▸ **EXERCISE INSTRUCTIONS**:
A precise retyping is required of every line from the one containing "cable_radii = corner_radii(cable_route)" down to the one containing "obj.matrix_parent_inverse = Matrix.Identity(4)", both included, and of no other line.

▸ **MATERIAL PROVIDED**:
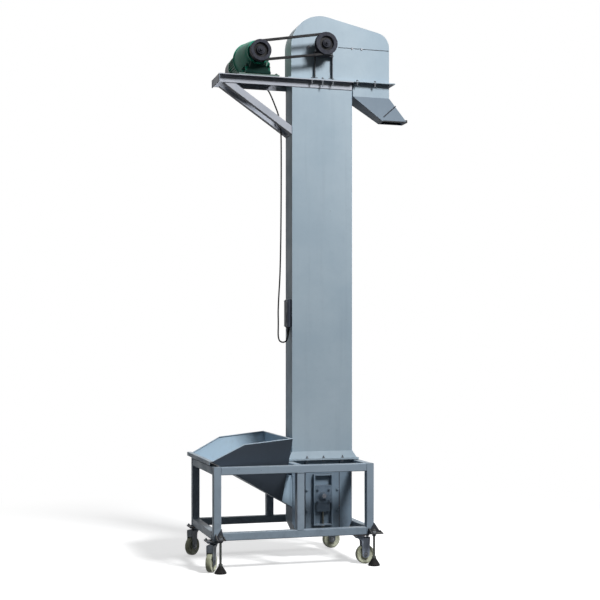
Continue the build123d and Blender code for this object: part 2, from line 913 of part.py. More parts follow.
with BuildPart() as head_bearings:
    front = column_front - bearing_gap - bearing_depth
    for y0 in (front, column_rear + bearing_gap):
        y1 = y0 + bearing_depth
        rod_y(head_x, head_shaft_z, bearing_diameter, y0, y1)
        block(head_x - half_pedestal, head_x + half_pedestal, y0, y1, seat_z, seat_z + bearing_foot_height)
        rod_y(head_x, head_shaft_z, bore, y0, y1, Mode.SUBTRACT)
write(head_bearings, "head_bearings")

pulley_y = column_front - pulley_plane_gap
pulley_half = pulley_width / 2
shaft_front = pulley_y - pulley_half - shaft_proud
shaft_rear = column_rear + bearing_gap + bearing_depth + tail_shaft_overhang
with BuildPart() as head_shaft:
    rod_y(head_x, head_shaft_z, shaft_diameter, shaft_front, shaft_rear)
    chamfer(head_shaft.edges().filter_by(GeomType.CIRCLE), shaft_chamfer)
write(head_shaft, "head_shaft")


def pulley_disc(x, z, diameter, bore_radius):
    """One dished pulley with a single groove, turned about its shaft."""
    radius = diameter / 2
    hub, recess, web = pulley_hub / 2, pulley_recess / 2, pulley_web / 2
    mouth = groove_width / 2
    root = belt_width / 2 + belt_clearance
    half_profile = [
        (-pulley_half, bore_radius),
        (-pulley_half, hub),
        (-web, hub),
        (-web, recess),
        (-pulley_half, recess),
        (-pulley_half, radius),
        (-mouth, radius),
        (-root, radius - groove_depth),
    ]
    other_half = [(-y, r) for y, r in half_profile[::-1]]
    middle = Plane(origin=(x, pulley_y, z), x_dir=(0, 1, 0), z_dir=(1, 0, 0))
    with BuildPart() as disc:
        with BuildSketch(middle):
            with BuildLine():
                Polyline(*half_profile, *other_half, close=True)
            make_face()
        revolve(axis=Axis((x, pulley_y, z), (0, 1, 0)))
    return disc.part


head_disc = pulley_disc(head_x, head_shaft_z, head_pulley_diameter, bore / 2)
with BuildPart() as head_pulley:
    add(head_disc)
write(head_pulley, "head_pulley")

# Gearmotor: base plate, foot mounted gearbox, finned motor, fan cowl and terminal box
drive_x = column_left - motor_from_column
base_top = platform_z + motor_base_thickness
drive_z = base_top + shaft_height
base_reach = angle_flat_leg - motor_base_inset
with BuildPart() as motor_base:
    block(
        column_left - motor_base_gap - motor_base_length,
        column_left - motor_base_gap,
        column_front - base_reach,
        column_rear + base_reach,
        platform_z,
        base_top,
    )
write(motor_base, "motor_base")

gearbox_front = pulley_y + pulley_half + gearbox_gap
gearbox_rear = gearbox_front + gearbox_length
socket_depth = gearbox_cover_length + socket_past_cover
with BuildPart() as gearbox:
    cover_rear = gearbox_front + gearbox_cover_length
    cone_rear = cover_rear + gearbox_cone_length
    ring_rear = cone_rear + gearbox_ring_length
    gearbox_profile = [
        (gearbox_front, 0),
        (gearbox_front, gearbox_cover_radius),
        (cover_rear, gearbox_cover_radius),
        (cover_rear, gearbox_neck_radius),
        (cone_rear, gearbox_cone_radius),
        (cone_rear, gearbox_rim_radius),
        (cone_rear + gearbox_rim_length, gearbox_rim_radius),
        (cone_rear + gearbox_rim_length, gearbox_ring_radius),
        (ring_rear - gearbox_rim_length, gearbox_ring_radius),
        (ring_rear - gearbox_rim_length, gearbox_rim_radius),
        (ring_rear, gearbox_rim_radius),
        (ring_rear, gearbox_flange_radius),
        (gearbox_rear, gearbox_flange_radius),
        (gearbox_rear, 0),
    ]
    with BuildSketch(Plane(origin=(drive_x, 0, drive_z), x_dir=(0, 1, 0), z_dir=(1, 0, 0))):
        with BuildLine():
            Polyline(*gearbox_profile, close=True)
        make_face()
    revolve(axis=Axis((drive_x, 0, drive_z), (0, 1, 0)))
    foot_front = gearbox_front + foot_setback
    foot_rear = foot_front + foot_length
    with BuildSketch(Plane.XZ.offset(-foot_rear)):
        with BuildLine():
            Polyline(
                (drive_x - foot_bottom_width / 2, base_top),
                (drive_x + foot_bottom_width / 2, base_top),
                (drive_x + foot_bottom_width / 2, base_top + foot_pad_height),
                (drive_x + foot_top_width / 2, drive_z - gearbox_neck_radius / 2),
                (drive_x - foot_top_width / 2, drive_z - gearbox_neck_radius / 2),
                (drive_x - foot_bottom_width / 2, base_top + foot_pad_height),
                close=True,
            )
        make_face()
    extrude(amount=foot_length)
    rod_y(drive_x, drive_z, bore, gearbox_front, gearbox_front + socket_depth, Mode.SUBTRACT)
write(gearbox, "gearbox")

motor_rear = gearbox_rear + motor_length
fin_depth = motor_radius - motor_core_radius
terminal_front = gearbox_rear + terminal_setback
terminal_rear = terminal_front + terminal_length
terminal_top = drive_z - terminal_drop + terminal_height / 2
terminal_low = terminal_top - terminal_height

with BuildPart() as motor_body:
    rod_y(drive_x, drive_z, 2 * motor_core_radius, gearbox_rear, motor_rear)
    front_shield = (gearbox_rear, gearbox_rear + motor_shield)
    rear_shield = (motor_rear - motor_shield, motor_rear)
    for y0, y1 in (front_shield, rear_shield):
        rod_y(drive_x, drive_z, 2 * motor_radius, y0, y1)
    for index in range(motor_fins):
        turn = math.radians(index * 360 / motor_fins)
        across, up = math.cos(turn), math.sin(turn)
        # No fin grows where the terminal box sits against the motor.
        if across > 0 and terminal_low < drive_z + motor_radius * up < terminal_top:
            continue
        fin_plane = Plane(origin=(drive_x, gearbox_rear, drive_z), x_dir=(across, 0, up), z_dir=(0, 1, 0))
        with BuildSketch(fin_plane):
            with Locations((motor_core_radius + fin_depth / 2 - fin_root / 2, 0)):
                Rectangle(fin_depth + fin_root, motor_fin_thickness)
        extrude(amount=motor_length)
write(motor_body, "motor_body")

cowl_rear = motor_rear + cowl_length
with BuildPart() as fan_cowl:
    rod_y(drive_x, drive_z, 2 * cowl_radius, motor_rear, cowl_rear)
    fillet(fan_cowl.edges().sort_by(Axis.Y)[-1], cowl_edge)
write(fan_cowl, "fan_cowl")

terminal_right = drive_x + motor_core_radius + terminal_width
cable_x = terminal_right - terminal_gland_inset
cable_y = (terminal_front + terminal_rear) / 2
with BuildPart() as terminal_box:
    block(drive_x, terminal_right, terminal_front, terminal_rear, terminal_low, terminal_top)
    core = 2 * (motor_radius + shaft_clearance)
    rod_y(drive_x, drive_z, core, terminal_front, terminal_rear, Mode.SUBTRACT)
    block(
        drive_x,
        drive_x + motor_core_radius / 2,
        terminal_front,
        terminal_rear,
        terminal_low,
        terminal_top,
        Mode.SUBTRACT,
    )
    rod_z(cable_x, cable_y, gland_diameter, terminal_low - gland_length, terminal_low)
write(terminal_box, "terminal_box")

# Drive pulley with its shaft stub, and the belt as one loop in both grooves
motor_disc = pulley_disc(drive_x, drive_z, motor_pulley_diameter, shaft_diameter / 2)
with BuildPart() as drive_pulley:
    add(motor_disc)
    rod_y(drive_x, drive_z, shaft_diameter, shaft_front, gearbox_front + socket_depth)
write(drive_pulley, "drive_pulley")

pulley_places = (
    (head_x, head_shaft_z, head_pulley_diameter / 2 - groove_depth + belt_clearance),
    (drive_x, drive_z, motor_pulley_diameter / 2 - groove_depth + belt_clearance),
)


def belt_outline(height):
    for x, z, inner_radius in pulley_places:
        with Locations((x, z)):
            Circle(inner_radius + height)
    make_hull()


with BuildPart() as drive_belt:
    belt_rear = pulley_y + belt_width / 2
    with BuildSketch(Plane.XZ.offset(-belt_rear)):
        belt_outline(belt_height)
    extrude(amount=belt_width)
    with BuildSketch(Plane.XZ.offset(-belt_rear)):
        belt_outline(0)
    extrude(amount=belt_width, mode=Mode.SUBTRACT)
write(drive_belt, "drive_belt")

# Discharge: a straight box under the head flange, then a chute narrowing to its mouth
with BuildPart() as discharge_box:
    block(discharge_left, discharge_right, column_front, column_rear, discharge_low, platform_z)
    block(
        discharge_left + sheet,
        discharge_right - sheet,
        inner_front,
        inner_rear,
        discharge_low,
        platform_z,
        Mode.SUBTRACT,
    )
write(discharge_box, "discharge_box")

mouth_z = discharge_low - chute_drop
mouth_x = discharge_left + mouth_offset + mouth_length / 2
with BuildPart() as discharge_chute:
    for inset, mode in ((0, Mode.ADD), (sheet, Mode.SUBTRACT)):
        with BuildSketch(Plane.XY.offset(discharge_low)):
            with Locations(((discharge_left + discharge_right) / 2, y_mid)):
                Rectangle(discharge_width - 2 * inset, column_depth - 2 * inset)
        with BuildSketch(Plane.XY.offset(mouth_z)):
            with Locations((mouth_x, y_mid)):
                Rectangle(mouth_length - 2 * inset, mouth_width - 2 * inset)
        loft(mode=mode)
write(discharge_chute, "discharge_chute")

# Motor cable: from the terminal box, down between the braces beside the casing, and
# round a drip loop up into the switch box. Each corner's arc is as large as its runs allow.
# The middle points are measured from the casing's front left edge.
cable_hang = [
    (-93.0, 272.0, 3184.0),
    (-81.5, 242.0, 3142.0),
    (-70.0, 192.0, 3073.9),
    (-61.5, 132.0, 3001.5),
    (-54.4, 99.0, 2924.7),
    (-51.2, 85.0, 2812.6),
    (-58.1, 75.0, 1979.2),
    (-79.2, 69.0, 1683.1),
    (-77.5, 65.0, 1580.0),
]
cable_route = [
    (cable_x, cable_y, terminal_low - gland_length),
    (cable_x, cable_y, terminal_low - gland_length - cable_drop),
    *[(column_left + x, column_front + y, z) for x, y, z in cable_hang],
    (gland_x - 2 * cable_loop_radius, gland_y, cable_loop_z),
    (gland_x - cable_loop_radius, gland_y, cable_loop_z - cable_loop_dip),
    (gland_x, gland_y, cable_loop_z),
    (gland_x, gland_y, switch_bottom - gland_length),
]


def corner_radii(points):
    radii = []
    for before, corner, after in zip(points, points[1:], points[2:]):
        first = Vector(*corner) - Vector(*before)
        second = Vector(*after) - Vector(*corner)
        half_turn = math.radians(first.get_angle(second)) / 2
        radii.append(cable_share * min(first.length, second.length) / math.tan(half_turn))
    return radii


cable_radii = corner_radii(cable_route)
print("cable corner radii", [round(radius, 1) for radius in cable_radii])
with BuildPart() as motor_cable:
    with BuildLine() as cable_line:
        FilletPolyline(*cable_route, radius=cable_radii)
    with BuildSketch(Plane(origin=cable_line.line @ 0, z_dir=cable_line.line % 0)):
        Circle(cable_diameter / 2)
    sweep()
cable_length = sum(edge.length for edge in cable_line.edges())
cable_section = math.pi * cable_diameter**2 / 4
cable_share_of_tube = motor_cable.part.volume / (cable_section * cable_length)
print("cable length", round(cable_length, 1))
print("cable volume over section times length", round(cable_share_of_tube, 5))
write(motor_cable, "motor_cable")
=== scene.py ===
import bpy
import bmesh
import json
import math
import random
from mathutils import Matrix, Vector


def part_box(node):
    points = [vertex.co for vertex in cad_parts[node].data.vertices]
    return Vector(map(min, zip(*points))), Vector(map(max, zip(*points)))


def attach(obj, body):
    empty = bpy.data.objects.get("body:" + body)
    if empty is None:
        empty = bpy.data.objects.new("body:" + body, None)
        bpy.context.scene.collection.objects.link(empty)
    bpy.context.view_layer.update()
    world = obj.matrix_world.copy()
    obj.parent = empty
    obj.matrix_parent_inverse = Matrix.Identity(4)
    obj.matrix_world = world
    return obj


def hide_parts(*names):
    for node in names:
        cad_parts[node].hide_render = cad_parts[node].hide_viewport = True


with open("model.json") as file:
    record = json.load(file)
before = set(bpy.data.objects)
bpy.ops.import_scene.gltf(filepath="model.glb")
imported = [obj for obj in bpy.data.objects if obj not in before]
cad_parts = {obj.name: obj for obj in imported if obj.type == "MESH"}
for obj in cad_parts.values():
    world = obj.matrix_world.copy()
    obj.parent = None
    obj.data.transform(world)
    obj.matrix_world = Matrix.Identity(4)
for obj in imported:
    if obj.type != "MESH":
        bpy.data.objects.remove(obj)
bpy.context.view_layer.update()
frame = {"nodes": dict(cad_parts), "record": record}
cadNodes = frame["nodes"]
random.seed(7)
print("frame loaded")

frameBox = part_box("corner_posts")
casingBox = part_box("column_side_panels")
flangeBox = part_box("head_flange")
leftX, frontY = frameBox[0][0], frameBox[0][1]
rightX, rearY = frameBox[1][0], frameBox[1][1]
midY = (frontY + rearY) / 2
casingLeft, casingRight = casingBox[0][0], casingBox[1][0]
casingFront, casingRear = casingBox[0][1], casingBox[1][1]

# Camera, set from the frame's front left corner on the floor
cameraLook = {"east": -1.5442, "north": -7.2761, "height": 1.3951, "turn": 16.17, "lens": 70.73, "shift": 0.0849}
cameraData = bpy.data.cameras.new("camera")
cameraData.lens = cameraLook["lens"]
cameraData.sensor_width = 36
cameraData.shift_y = cameraLook["shift"]
camera = bpy.data.objects.new("camera", cameraData)
camera.location = (leftX + cameraLook["east"], frontY + cameraLook["north"], cameraLook["height"])
camera.rotation_euler = (math.radians(90), 0, -math.radians(cameraLook["turn"]))
bpy.context.collection.objects.link(camera)
bpy.context.scene.camera = camera
bpy.context.scene.view_settings.view_transform = "Standard"
print("camera placed")


def linear(value):
    value /= 255
    return value / 12.92 if value <= 0.04045 else ((value + 0.055) / 1.055) ** 2.4


def tint(red, green, blue):
    return (linear(red), linear(green), linear(blue), 1.0)


def feed(tree, socket, value):
    if isinstance(value, bpy.types.NodeSocket):
        tree.links.new(value, socket)
    else:
        socket.default_value = value


def mixed(tree, factor, first, second, blend="MIX"):
    node = tree.nodes.new("ShaderNodeMix")
    node.data_type = "RGBA"
    node.blend_type = blend
    feed(tree, node.inputs[0], factor)
    feed(tree, node.inputs[6], first)
    feed(tree, node.inputs[7], second)
    return node.outputs[2]


def noise(tree, coords, scale, detail=3.0, rough=0.55, stretch=None):
    if stretch:
        mapping = tree.nodes.new("ShaderNodeMapping")
        mapping.inputs["Scale"].default_value = stretch
        tree.links.new(coords, mapping.inputs["Vector"])
        coords = mapping.outputs["Vector"]
    node = tree.nodes.new("ShaderNodeTexNoise")
    node.inputs["Scale"].default_value = scale
    node.inputs["Detail"].default_value = detail
    node.inputs["Roughness"].default_value = rough
    tree.links.new(coords, node.inputs["Vector"])
    return node.outputs["Fac"]


def ranged(tree, value, low, high, toLow=0.0, toHigh=1.0):
    node = tree.nodes.new("ShaderNodeMapRange")
    node.interpolation_type = "SMOOTHSTEP"
    tree.links.new(value, node.inputs[0])
    for index, number in enumerate((low, high, toLow, toHigh), start=1):
        node.inputs[index].default_value = number
    return node.outputs[0]


def product(tree, first, second):
    node = tree.nodes.new("ShaderNodeMath")
    node.operation = "MULTIPLY"
    feed(tree, node.inputs[0], first)
    feed(tree, node.inputs[1], second)
    return node.outputs[0]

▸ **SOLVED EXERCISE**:
cable_radii = corner_radii(cable_route)
print("cable corner radii", [round(radius, 1) for radius in cable_radii])
with BuildPart() as motor_cable:
    with BuildLine() as cable_line:
        FilletPolyline(*cable_route, radius=cable_radii)
    with BuildSketch(Plane(origin=cable_line.line @ 0, z_dir=cable_line.line % 0)):
        Circle(cable_diameter / 2)
    sweep()
cable_length = sum(edge.length for edge in cable_line.edges())
cable_section = math.pi * cable_diameter**2 / 4
cable_share_of_tube = motor_cable.part.volume / (cable_section * cable_length)
print("cable length", round(cable_length, 1))
print("cable volume over section times length", round(cable_share_of_tube, 5))
write(motor_cable, "motor_cable")
=== scene.py ===
import bpy
import bmesh
import json
import math
import random
from mathutils import Matrix, Vector


def part_box(node):
    points = [vertex.co for vertex in cad_parts[node].data.vertices]
    return Vector(map(min, zip(*points))), Vector(map(max, zip(*points)))


def attach(obj, body):
    empty = bpy.data.objects.get("body:" + body)
    if empty is None:
        empty = bpy.data.objects.new("body:" + body, None)
        bpy.context.scene.collection.objects.link(empty)
    bpy.context.view_layer.update()
    world = obj.matrix_world.copy()
    obj.parent = empty
    obj.matrix_parent_inverse = Matrix.Identity(4)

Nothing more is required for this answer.